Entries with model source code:
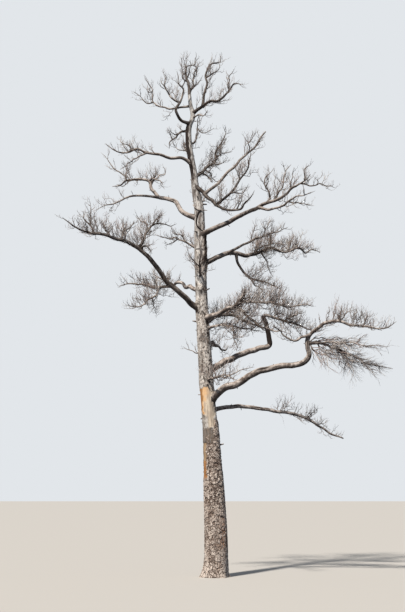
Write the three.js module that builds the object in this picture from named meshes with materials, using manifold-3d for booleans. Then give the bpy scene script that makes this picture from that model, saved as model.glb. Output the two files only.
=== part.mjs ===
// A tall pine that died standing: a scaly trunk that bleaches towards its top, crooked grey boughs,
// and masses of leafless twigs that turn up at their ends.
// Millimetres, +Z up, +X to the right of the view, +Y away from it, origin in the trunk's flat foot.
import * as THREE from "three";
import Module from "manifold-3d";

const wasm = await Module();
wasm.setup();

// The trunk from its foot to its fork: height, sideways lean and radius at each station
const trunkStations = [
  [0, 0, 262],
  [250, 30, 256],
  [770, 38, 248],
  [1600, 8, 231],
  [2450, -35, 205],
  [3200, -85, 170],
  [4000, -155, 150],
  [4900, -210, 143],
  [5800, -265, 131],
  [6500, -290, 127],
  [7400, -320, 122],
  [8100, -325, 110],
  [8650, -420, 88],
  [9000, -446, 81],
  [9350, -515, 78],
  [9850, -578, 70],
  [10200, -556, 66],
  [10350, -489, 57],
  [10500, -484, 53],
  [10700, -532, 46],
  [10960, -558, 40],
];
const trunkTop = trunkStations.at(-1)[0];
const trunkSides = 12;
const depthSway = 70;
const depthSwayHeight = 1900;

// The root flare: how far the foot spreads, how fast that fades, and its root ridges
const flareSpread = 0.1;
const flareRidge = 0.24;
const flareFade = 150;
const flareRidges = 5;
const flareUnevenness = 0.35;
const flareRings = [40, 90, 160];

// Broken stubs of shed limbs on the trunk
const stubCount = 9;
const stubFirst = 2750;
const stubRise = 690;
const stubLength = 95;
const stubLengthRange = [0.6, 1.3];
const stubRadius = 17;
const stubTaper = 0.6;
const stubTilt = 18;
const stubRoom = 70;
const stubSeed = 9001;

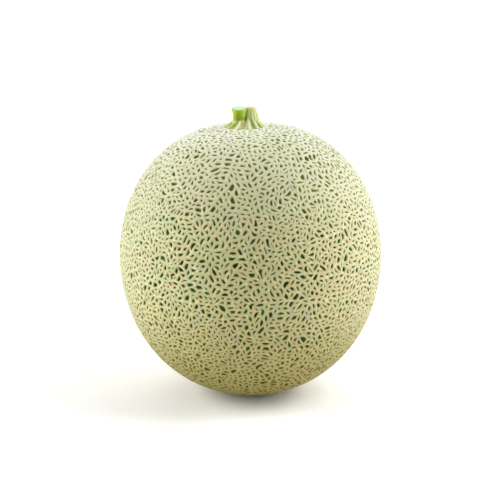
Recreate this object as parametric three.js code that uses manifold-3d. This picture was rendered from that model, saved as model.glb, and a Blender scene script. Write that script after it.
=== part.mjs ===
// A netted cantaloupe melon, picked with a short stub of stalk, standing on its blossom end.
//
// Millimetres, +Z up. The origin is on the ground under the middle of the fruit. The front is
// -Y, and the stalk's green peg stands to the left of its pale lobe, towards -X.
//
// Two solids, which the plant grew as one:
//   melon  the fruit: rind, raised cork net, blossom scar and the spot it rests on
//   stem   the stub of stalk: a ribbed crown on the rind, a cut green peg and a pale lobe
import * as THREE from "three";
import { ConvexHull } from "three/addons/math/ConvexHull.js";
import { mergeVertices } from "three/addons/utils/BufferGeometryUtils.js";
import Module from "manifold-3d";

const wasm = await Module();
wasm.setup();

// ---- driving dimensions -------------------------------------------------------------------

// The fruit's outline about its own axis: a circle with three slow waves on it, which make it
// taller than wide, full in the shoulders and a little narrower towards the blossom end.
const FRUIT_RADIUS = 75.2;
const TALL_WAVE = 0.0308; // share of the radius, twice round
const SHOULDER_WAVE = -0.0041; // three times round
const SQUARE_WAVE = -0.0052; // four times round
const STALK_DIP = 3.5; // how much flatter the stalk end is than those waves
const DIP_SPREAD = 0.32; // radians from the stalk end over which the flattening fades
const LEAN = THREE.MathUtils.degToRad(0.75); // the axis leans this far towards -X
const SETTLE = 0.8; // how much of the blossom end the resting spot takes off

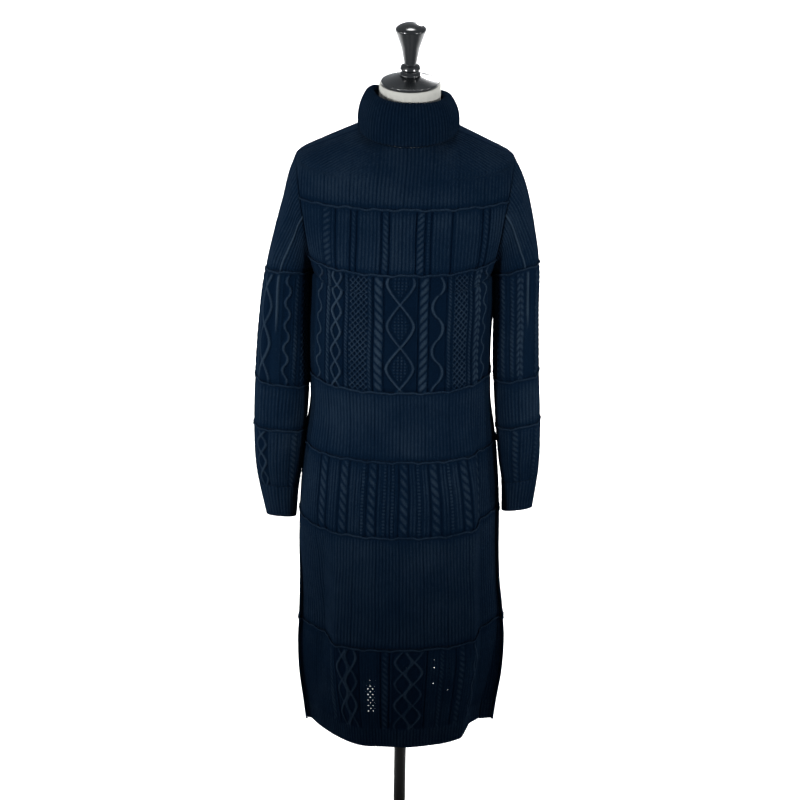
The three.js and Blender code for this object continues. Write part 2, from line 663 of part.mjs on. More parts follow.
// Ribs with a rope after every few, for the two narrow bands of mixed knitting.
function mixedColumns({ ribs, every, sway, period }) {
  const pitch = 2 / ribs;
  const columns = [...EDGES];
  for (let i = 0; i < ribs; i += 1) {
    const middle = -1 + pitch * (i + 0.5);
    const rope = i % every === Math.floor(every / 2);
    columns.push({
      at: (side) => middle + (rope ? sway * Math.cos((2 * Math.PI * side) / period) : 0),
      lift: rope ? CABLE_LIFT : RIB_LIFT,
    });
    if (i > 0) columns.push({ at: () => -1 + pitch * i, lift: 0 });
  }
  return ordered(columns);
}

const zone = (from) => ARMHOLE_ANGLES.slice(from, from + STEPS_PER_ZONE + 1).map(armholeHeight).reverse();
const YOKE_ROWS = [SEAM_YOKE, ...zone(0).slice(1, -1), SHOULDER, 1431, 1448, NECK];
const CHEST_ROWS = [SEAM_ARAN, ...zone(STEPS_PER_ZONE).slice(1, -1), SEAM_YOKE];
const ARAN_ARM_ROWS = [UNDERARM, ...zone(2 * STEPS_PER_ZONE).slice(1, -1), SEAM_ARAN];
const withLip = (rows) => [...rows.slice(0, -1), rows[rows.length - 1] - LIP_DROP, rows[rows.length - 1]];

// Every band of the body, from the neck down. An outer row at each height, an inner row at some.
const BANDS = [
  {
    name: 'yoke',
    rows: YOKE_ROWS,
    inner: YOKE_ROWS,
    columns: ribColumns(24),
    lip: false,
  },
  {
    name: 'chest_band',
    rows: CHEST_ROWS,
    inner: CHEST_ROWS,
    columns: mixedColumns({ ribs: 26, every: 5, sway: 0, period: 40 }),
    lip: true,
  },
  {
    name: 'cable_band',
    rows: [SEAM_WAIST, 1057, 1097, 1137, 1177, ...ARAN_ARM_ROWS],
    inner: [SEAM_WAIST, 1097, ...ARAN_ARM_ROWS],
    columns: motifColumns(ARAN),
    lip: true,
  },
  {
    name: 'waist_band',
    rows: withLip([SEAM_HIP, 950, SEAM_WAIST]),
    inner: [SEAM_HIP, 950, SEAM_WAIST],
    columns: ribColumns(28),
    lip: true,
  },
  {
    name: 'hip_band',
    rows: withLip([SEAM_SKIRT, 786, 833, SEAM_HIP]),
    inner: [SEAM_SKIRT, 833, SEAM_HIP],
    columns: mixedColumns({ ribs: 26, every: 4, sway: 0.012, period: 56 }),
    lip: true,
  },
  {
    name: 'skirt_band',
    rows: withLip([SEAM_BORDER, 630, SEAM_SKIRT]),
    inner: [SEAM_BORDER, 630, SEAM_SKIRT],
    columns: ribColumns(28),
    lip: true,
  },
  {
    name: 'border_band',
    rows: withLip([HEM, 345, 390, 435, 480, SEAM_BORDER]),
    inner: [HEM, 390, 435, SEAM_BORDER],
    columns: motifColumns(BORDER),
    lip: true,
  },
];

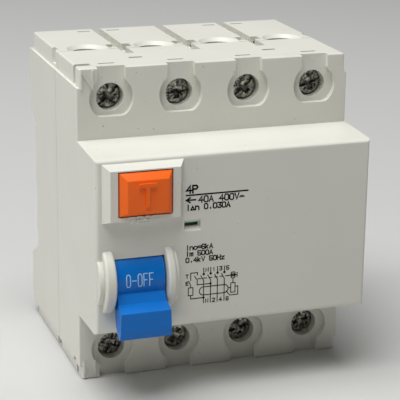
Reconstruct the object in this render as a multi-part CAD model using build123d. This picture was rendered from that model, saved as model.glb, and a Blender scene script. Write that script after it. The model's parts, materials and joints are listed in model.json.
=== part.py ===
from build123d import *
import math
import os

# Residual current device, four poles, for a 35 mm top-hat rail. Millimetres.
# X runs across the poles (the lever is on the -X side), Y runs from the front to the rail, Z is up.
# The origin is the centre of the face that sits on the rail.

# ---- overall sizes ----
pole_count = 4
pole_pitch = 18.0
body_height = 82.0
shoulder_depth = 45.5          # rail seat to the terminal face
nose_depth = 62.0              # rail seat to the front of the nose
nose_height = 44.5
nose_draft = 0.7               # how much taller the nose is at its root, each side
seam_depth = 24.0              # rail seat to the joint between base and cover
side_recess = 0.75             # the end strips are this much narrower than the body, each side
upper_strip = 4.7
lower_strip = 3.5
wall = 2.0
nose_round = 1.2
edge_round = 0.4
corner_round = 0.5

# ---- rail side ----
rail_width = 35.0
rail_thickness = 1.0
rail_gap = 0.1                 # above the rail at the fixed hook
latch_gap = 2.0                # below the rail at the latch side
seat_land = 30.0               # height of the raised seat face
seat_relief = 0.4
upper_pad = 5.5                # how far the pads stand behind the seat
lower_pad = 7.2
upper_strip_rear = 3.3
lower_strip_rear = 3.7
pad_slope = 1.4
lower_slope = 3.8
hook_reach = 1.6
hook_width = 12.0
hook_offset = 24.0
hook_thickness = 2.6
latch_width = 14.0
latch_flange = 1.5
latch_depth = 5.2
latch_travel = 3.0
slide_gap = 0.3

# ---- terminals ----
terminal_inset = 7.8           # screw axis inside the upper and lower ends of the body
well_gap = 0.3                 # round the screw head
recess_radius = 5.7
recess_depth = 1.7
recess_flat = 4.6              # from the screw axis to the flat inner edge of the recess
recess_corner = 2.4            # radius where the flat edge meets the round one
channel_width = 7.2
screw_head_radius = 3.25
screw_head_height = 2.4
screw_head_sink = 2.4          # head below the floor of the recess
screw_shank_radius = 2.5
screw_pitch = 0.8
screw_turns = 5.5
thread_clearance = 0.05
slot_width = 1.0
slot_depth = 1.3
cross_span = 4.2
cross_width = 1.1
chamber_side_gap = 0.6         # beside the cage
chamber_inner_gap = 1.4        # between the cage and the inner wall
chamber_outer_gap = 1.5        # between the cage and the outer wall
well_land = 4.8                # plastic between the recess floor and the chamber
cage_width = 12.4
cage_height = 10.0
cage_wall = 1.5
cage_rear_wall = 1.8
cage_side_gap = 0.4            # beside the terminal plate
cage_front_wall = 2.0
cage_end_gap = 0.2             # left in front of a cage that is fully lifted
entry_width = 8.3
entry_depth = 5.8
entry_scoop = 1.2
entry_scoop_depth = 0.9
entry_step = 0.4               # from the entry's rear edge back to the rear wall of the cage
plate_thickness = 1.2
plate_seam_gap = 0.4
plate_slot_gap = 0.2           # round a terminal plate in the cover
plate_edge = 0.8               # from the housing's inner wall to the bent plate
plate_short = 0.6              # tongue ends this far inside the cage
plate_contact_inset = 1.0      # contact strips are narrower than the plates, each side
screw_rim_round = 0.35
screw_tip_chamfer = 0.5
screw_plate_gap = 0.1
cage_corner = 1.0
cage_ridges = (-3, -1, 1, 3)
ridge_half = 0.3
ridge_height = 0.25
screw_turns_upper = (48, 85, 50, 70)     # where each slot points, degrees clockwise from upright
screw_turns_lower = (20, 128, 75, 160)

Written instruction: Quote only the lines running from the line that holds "The three.js and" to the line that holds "const withLip = (rows)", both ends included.

The solution:
The three.js and Blender code for this object continues. Write part 2, from line 663 of part.mjs on. More parts follow.
// Ribs with a rope after every few, for the two narrow bands of mixed knitting.
function mixedColumns({ ribs, every, sway, period }) {
  const pitch = 2 / ribs;
  const columns = [...EDGES];
  for (let i = 0; i < ribs; i += 1) {
    const middle = -1 + pitch * (i + 0.5);
    const rope = i % every === Math.floor(every / 2);
    columns.push({
      at: (side) => middle + (rope ? sway * Math.cos((2 * Math.PI * side) / period) : 0),
      lift: rope ? CABLE_LIFT : RIB_LIFT,
    });
    if (i > 0) columns.push({ at: () => -1 + pitch * i, lift: 0 });
  }
  return ordered(columns);
}

const zone = (from) => ARMHOLE_ANGLES.slice(from, from + STEPS_PER_ZONE + 1).map(armholeHeight).reverse();
const YOKE_ROWS = [SEAM_YOKE, ...zone(0).slice(1, -1), SHOULDER, 1431, 1448, NECK];
const CHEST_ROWS = [SEAM_ARAN, ...zone(STEPS_PER_ZONE).slice(1, -1), SEAM_YOKE];
const ARAN_ARM_ROWS = [UNDERARM, ...zone(2 * STEPS_PER_ZONE).slice(1, -1), SEAM_ARAN];
const withLip = (rows) => [...rows.slice(0, -1), rows[rows.length - 1] - LIP_DROP, rows[rows.length - 1]];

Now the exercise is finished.